Асеев, Н. Время лучших : памяти Ф. Э. Дзержинского : [стихотворение] / Н. Асеев // Ленинский путь. – Льгов, Курская обл., 1977. – 9 июля. – С. 4.
Время, время, не твое ли зверство не дает ни сил, ни дней сберечь? Умираем от разрыва сердца, чуть прервав, едва закончив речь... Умираем не от слезной муки, не от давней раны пулевой умираем, напрягая руки, над огромной ширью полевой. Как поднять ее с другими вровень? Как подставить ей свое плечо, если путь ее - биеньем крови, а не медом с молоком течет?

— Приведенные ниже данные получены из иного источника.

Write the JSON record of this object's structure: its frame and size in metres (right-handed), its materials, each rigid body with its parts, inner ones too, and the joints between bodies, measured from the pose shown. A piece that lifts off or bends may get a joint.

Соль и уголь залегли пластами... Как их слить, в одно соединив, чтоб сошлись навек в одном составе лязг заводов с пошелестом нив? Сердцу тяжко... Сердце ведь не камень: напряги - и дрогнет вперебой под кулями, рельсами, станками, под своей и общею судьбой! Но не рабским подневольным пленом вызван к жизни этот тяжкий труд; нынче, знаю, встанет мира пленум на тобою вызванном ветру!.. Над огромным, неподвижным краем время лучшим сердце утомлять... Умираем? Нет, не умираем - порохом идем в тебя, земля!